И снова появляется Волга. Мы проносимся над самой её поверхностью, так, что брызги попадают нам в лицо. И снова резко набираем высоту и мчимся дальше, дальше … Леса, поля, много колосящихся полей, теперь уже видны и города. Они становятся больше. Теперь не только деревянные детинцы и рубленные избы. Появляются каменные дома, из кирпичей, из каменных блоков, даже мраморные палаццо – веяния Европы и появление богатого сословия. И молодых лиц много. Некоторые смотрят восторженно, другие хмурятся, но тоже поют, пусть и менее восторженно. Старики … они есть, и их немало. Сама жизнь на Руси, в России, довольно тяжёлая, и люди потому старятся быстро, особенно женщины, бедные женщины из простого народа, которых воспел Николай Алексеевич Некрасов в поэме «Кому на Руси жить хорошо». Они тоже где-то там, и тоже слышан их голос. Вот только очень уж скорбные нотки в этом вокале. Тот же Некрасов подметил это, и ведь не на пустом месте всё это развилось. Да, молодёжи на Руси было немерено. Семьи были многодетными. Бывало, что вся деревня, это всё одна большая семья, да и та не умещается. Работали безмерно, «от зари до зари», «от темна до темна», и привело это к тому, что Россия сделалась главной кормилицей всего мира. Отсюда больше всего вывозилось ржи, пшеницы, овса, мёда, рыбы, и составляло одну из главных статей государственного дохода. Потому как работали на совесть. И не только на совесть. Ведь как было в суровую старину – в неурожайные года тех же стариков, да детей хилых в лес отвозили в зимнюю пору, да и оставляли там. Сурово? Несомненно. Жестоко? Более чем, ведь из своих семей вывозили. Об этом не принято вспоминать, но нет-нет, да и упомянет кто. Сказку «Морозко» помните? Там старик собственную дочь по наущению второй жены в лес повёз, на смерть то есть. И ведь это не стало ЧП для прочих обитателей деревни. Это было в старых обычаях. Вот старики всеми силами и пытались показать, что и от них имеется польза. Наставничество пошло именно с тех времён. Какой бы старый и немощный человек не был, но он занимался делом. А отсюда и почёт им был. А когда Русь начала в изобилии зерно вывозить, исчезли и былые жестокие обычаи.
Широка страна моя родная,
Много в ней лесов, полей и рек!
Я другой такой страны не знаю,
Где так вольно дышит человек.
Я другой такой страны не знаю,
Где так вольно дышит человек.
Поёт народ, поют крестьяне из многочисленных деревень, поют посадские, мастеровые люди в жёстких кожаных фартуках, поют и служивые люди в воинских кафтанах с пищалями и саблями. Все свою службу знают, и свои обязанности чинно несут.
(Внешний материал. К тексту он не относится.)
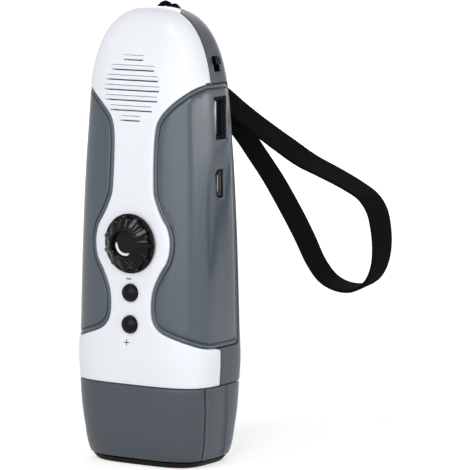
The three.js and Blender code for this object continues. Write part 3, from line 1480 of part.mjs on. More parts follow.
function wristStrap() {
  const curve = new THREE.CatmullRomCurve3(STRAP_ROUTE.map((point) => new THREE.Vector3(...point)));
  const widthwise = new THREE.Vector3(0, 1, 0);
  const corners = [[-1, -1], [1, -1], [1, 1], [-1, 1]];
  const rings = Array.from({ length: STRAP_STEPS + 1 }, (_, step) => {
    const centre = curve.getPointAt(step / STRAP_STEPS);
    const along = curve.getTangentAt(step / STRAP_STEPS);
    const face = new THREE.Vector3().crossVectors(along, widthwise);
    return corners.map(([side, lift]) =>
      centre
        .clone()
        .addScaledVector(widthwise, (side * STRAP_WIDTH) / 2)
        .addScaledVector(face, (lift * STRAP_THICKNESS) / 2)
        .toArray(),
    );
  });
  return loft(rings);
}

// Crimp: a folded clip with a pocket for the two strap ends below and a hole for the cord above
function strapCrimp() {
  const pocketHalf = STRAP_THICKNESS + GAP * 3;
  const pocketReach = STRAP_WIDTH / 2 + GAP;
  const half = pocketHalf + CRIMP_WALL;
  const reach = pocketReach + CRIMP_WALL;
  const outline = roundedRectangle(-half, half, -reach, reach, CRIMP_CORNER);
  const body = new THREE.ExtrudeGeometry(outline, {
    depth: CRIMP_HEIGHT,
    bevelEnabled: false,
    curveSegments: 2,
  });
  const pocketTop = CRIMP_HEIGHT - CRIMP_PLATE;
  const pocket = block([-pocketHalf, -pocketReach, -GAP], [pocketHalf, pocketReach, pocketTop]);
  const cordHalf = CORD_DIAMETER / 2 + GAP;
  const cordHole = block(
    [-CORD_DIAMETER - GAP * 2, -cordHalf, CRIMP_HEIGHT - CRIMP_PLATE / 2],
    [CORD_DIAMETER + GAP * 2, cordHalf, CRIMP_HEIGHT * 2],
  );
  return solidFrom(body).subtract(pocket.add(cordHole));
}

// Assembly: case
piece("front_shell", frontShell(), GLOSS_WHITE);
piece("rear_shell", rearShell(), MATTE_SHELL);
const grip = gripPanel();
piece("left_grip", mirroredX(grip), MATTE_GRIP);
piece("right_grip", grip.subtract(socketCuts(GRIP_SOCKET_MARGIN)), MATTE_GRIP);

// Lamp end
piece("lamp_head", lampHead(), MATTE_HEAD);
piece("lens_bezel", lensBezel(), GLOSS_BLACK);
piece("lens", bodyCore(lensInset, lensFoot, lensFoot + LENS_THICKNESS), GLASS);
piece("reflector", reflector(), MIRROR);
piece("led_board", bodyCore(lensInset, ledBoardFoot, ledBoardFoot + LED_BOARD_THICKNESS), BOARD);
ledPlaces.forEach((x, index) => {
  piece(`led_${index + 1}`, led(), GLASS, [x, 0, ledBoardFoot - GAP]);
});

// Tuning, buttons and board
const tuning = new THREE.Group();
tuning.position.set(0, knobBaseY, KNOB_Z);
model.add(tuning);
piece("tuning_knob", knob(), GLOSS_BLACK, [0, 0, 0], tuning);
piece("tuning_shaft", tuningShaft(), BRIGHT_BRASS, [0, 0, 0], tuning);
piece("tuning_capacitor", tuningCapacitor(), MATTE_BLACK, [0, 0, KNOB_Z]);
piece("minus_button", pushButton(MINUS_Z), GLOSS_BLACK, [0, 0, MINUS_Z]);
piece("plus_button", pushButton(PLUS_Z), GLOSS_BLACK, [0, 0, PLUS_Z]);
piece("minus_tact_switch", tactSwitch(), MATTE_BLACK, [0, 0, MINUS_Z]);
piece("plus_tact_switch", tactSwitch(), MATTE_BLACK, [0, 0, PLUS_Z]);
piece("main_board", mainBoard(), BOARD);
piece("battery_cell", batteryCell(), BLUE_WRAP);

// Sockets and switch
piece("usb_a_shell", usbShell(), BRIGHT_STEEL);
piece("usb_a_tongue", usbTongue(), MATTE_BLACK);
piece("micro_usb_shell", microShell(), BRIGHT_STEEL);
piece("micro_usb_tongue", microTongue(), MATTE_BLACK);
piece("slide_switch_body", switchBody(), BRIGHT_STEEL);
piece("slide_switch_knob", switchKnob(), GLOSS_BLACK);

// Speaker
const speakerPlace = [0, 0, SPEAKER_Z];
piece("speaker_basket", speakerBasket(), BRIGHT_STEEL, speakerPlace);
piece("speaker_cone", speakerCone(), MATTE_BLACK, speakerPlace);
piece("speaker_magnet", speakerMagnet(), BRIGHT_STEEL, speakerPlace);

// Crank: the arm turns about Y, the knob folds about the fold pin
const crank = new THREE.Group();
crank.position.set(0, 0, CRANK_Z);
model.add(crank);
piece("crank_arm", crankArm(), MATTE_SHELL, [0, 0, 0], crank);
piece("crank_shaft", crankShaft(), BRIGHT_STEEL, [0, 0, 0], crank);
piece("crank_screw", crankScrew(), BRIGHT_STEEL, [0, 0, 0], crank);
piece("drive_gear", driveGear(), GEAR_WHITE, [0, 0, 0], crank);
const fold = new THREE.Group();
fold.position.set(0, armBackY + ARM_THICKNESS / 2, CRANK_RADIUS);
crank.add(fold);
piece("fold_pin", foldPin(), BRIGHT_STEEL, [0, 0, 0], fold);
piece("knob_axle", knobAxle(), BRIGHT_STEEL, [0, 0, 0], fold);
piece("knob_sleeve", knobSleeve(), MATTE_SHELL, [0, 0, 0], fold);

// Gear train
piece("crank_bushing", crankBushing(), BRIGHT_BRASS, [0, 0, CRANK_Z]);
piece("compound_gear", compoundGear(), GEAR_WHITE, [0, 0, compoundZ]);
piece("compound_pin", compoundPin(), BRIGHT_STEEL, [0, 0, compoundZ]);
piece("generator_pinion", generatorPinion(), GEAR_WHITE, [0, 0, generatorZ]);
piece("generator", generatorCan(), BRIGHT_STEEL, [0, 0, generatorZ]);
piece("gearbox_plate", gearboxPlate(), BRIGHT_STEEL);

// Case screws
lowScrews.forEach(([x, z], index) => {
  piece(`case_screw_${index + 1}`, caseScrew(SCREW_LENGTH), BRIGHT_STEEL, [x, lowSeatY + GAP, z]);
});
topScrews.forEach(([x, z], index) => {
  piece(`top_screw_${index + 1}`, caseScrew(TOP_SCREW_LENGTH), BRIGHT_STEEL, [x, TOP_SCREW_SEAT_Y + GAP, z]);
});

// Lanyard and wrist strap
piece("lanyard_pin", lanyardPin(), BRIGHT_STEEL, [0, LUG_Y, LUG_Z]);
piece("lanyard_cord", lanyardCord(), MATTE_BLACK, [0, 0, BODY_HEIGHT]);
piece("strap_crimp", strapCrimp(), BRIGHT_STEEL, [0, CRIMP_Y, CRIMP_FOOT]);
piece("wrist_strap", wristStrap(), MATTE_BLACK, [0, 0, BODY_HEIGHT]);

// The origin is under the middle of the object, between the tuning knob's face and the crank arm
model.position.y = -(knobFaceY + armFrontY) / 2;

export default model;
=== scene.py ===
import json
import math

import bpy
import numpy as np
from mathutils import Matrix, Vector
from mathutils.geometry import delaunay_2d_cdt


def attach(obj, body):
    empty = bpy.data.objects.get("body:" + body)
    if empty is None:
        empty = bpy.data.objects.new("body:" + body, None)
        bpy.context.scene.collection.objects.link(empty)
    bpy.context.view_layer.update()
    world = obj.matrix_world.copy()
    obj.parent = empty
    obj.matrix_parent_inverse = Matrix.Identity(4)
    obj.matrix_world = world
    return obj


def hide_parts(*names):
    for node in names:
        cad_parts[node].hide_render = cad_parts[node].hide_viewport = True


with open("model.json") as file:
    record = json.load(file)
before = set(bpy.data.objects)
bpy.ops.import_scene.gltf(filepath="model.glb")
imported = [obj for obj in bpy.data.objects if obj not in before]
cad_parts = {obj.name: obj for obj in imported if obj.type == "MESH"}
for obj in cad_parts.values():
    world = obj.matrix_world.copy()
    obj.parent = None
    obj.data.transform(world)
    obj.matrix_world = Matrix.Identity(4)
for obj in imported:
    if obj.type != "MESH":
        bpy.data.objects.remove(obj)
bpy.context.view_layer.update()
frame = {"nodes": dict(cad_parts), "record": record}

# Sizes, in millimetres
HEIGHT, HALF_WIDTH, HALF_DEPTH = 150, 26.1, 18.15
DEPTH_TAPER, SQUARENESS, DOME_POWER, DOME_START = 0.16, 3.7, 2.73, 108
WIDTH_SHARES = np.array([
    (0, 0.77), (0.0167, 0.843), (0.04, 0.888), (0.073, 0.919), (0.12, 0.957), (0.173, 0.979),
    (0.227, 1), (0.293, 0.992), (0.4, 0.981), (0.533, 0.962), (0.667, 0.93), (0.75, 0.9), (1, 0.885),
])
HEAD_TOP, HEAD_FOOT, SHELL_FOOT = 26.9, 2.1, 27.15
SEAM_Y, SEAM_TOP_Y, SEAM_TURN, SEAM_STEP = -2.6, 1.2, 10.4, 0.8
GRIP_TOP, GRIP_FOOT, GRIP_BACK, GRIP_CORNER = 125.7, 39.6, 9.5, 3
SADDLE_Y, SADDLE_LOW, SADDLE_HIGH = 13.2, 32, 101
NOTCH_X, NOTCH_Y, NOTCH_FLOOR = 6, 1.6, 140.2
SPEAKER_X, SPEAKER_Z, SPEAKER_RADIUS = -1.6, 124.1, 10.9
BAR_COUNT, BAR_PITCH, BAR_HALF_HEIGHT = 7, 3.28, 0.65
KNOB_Z, KNOB_RADIUS, KNOB_FLANGE, KNOB_HEIGHT, KNOB_BULGE = 73.6, 9.8, 0.8, 3.7, 14.6
MINUS_Z, PLUS_Z, BUTTON_HOLE = 57.4, 47, 3
USB_Y, USB_Z, USB_MOUTH_X, MICRO_Z = 2.2, 114.4, 22.3, 93.2
SLOT_Y, SLOT_Z, SWITCH_FACE_X = 2, 131.9, 16.9
CRANK_Z, ARM_FACE_Y, BUSHING_WELL = 66.5, 22.2, 4.7
CASE_SCREWS = [(-15.5, 37.5), (-16, 83), (15.5, 37.5), (16, 83)]
TOP_SCREWS = [(-10.5, 140.2), (10.5, 140.2)]
SCREW_RADIUS, SCREW_WELL = 2.5, 2.8
TOP = 149.97
TURN, MM = 2 * math.pi, 0.001


# Body form
def width_share(z):
    heights, widths = WIDTH_SHARES[:, 0] * HEIGHT, WIDTH_SHARES[:, 1]
    slopes = np.gradient(widths, heights)
    z = np.clip(z, 0, HEIGHT)
    i = np.clip(np.searchsorted(heights, z) - 1, 0, len(heights) - 2)
    step = heights[i + 1] - heights[i]
    t = (z - heights[i]) / step
    start = (1 + 2 * t) * (1 - t) ** 2 * widths[i] + t * (1 - t) ** 2 * step * slopes[i]
    return start + t * t * (3 - 2 * t) * widths[i + 1] - t * t * (1 - t) * step * slopes[i + 1]


def section(z, inset=0):
    """Half width and half depth of the body at a height."""
    t = np.clip((z - DOME_START) / (HEIGHT - DOME_START), 0, 0.99999)
    dome = (1 - t ** DOME_POWER) ** (1 / DOME_POWER)
    share = width_share(z)
    taper = 1 - DEPTH_TAPER * np.clip(z, 0, HEIGHT) / HEIGHT
    return (HALF_WIDTH * share - inset) * dome, (HALF_DEPTH * share * taper - inset) * dome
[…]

Тем временем жизнь в стране меняется, где-то к лучшему, а где-то и … Но песня у нас такая, величественная, нам разные там несуразности ни к чему. Тем более, что и народ-то, поющий народ, он ведь у нас к трудностям-то привыкший, для него-то трудности – совершенно повседневное дело. Он ведь, народ-то, иной жизни не очень-то представляет, разве что какой Наполеон к нам с новыми, европейскими веяниями заглянет, так его с вилами, как завоевателя, а не как новатора и приветят. А жизнь-то продолжается, братцы мои …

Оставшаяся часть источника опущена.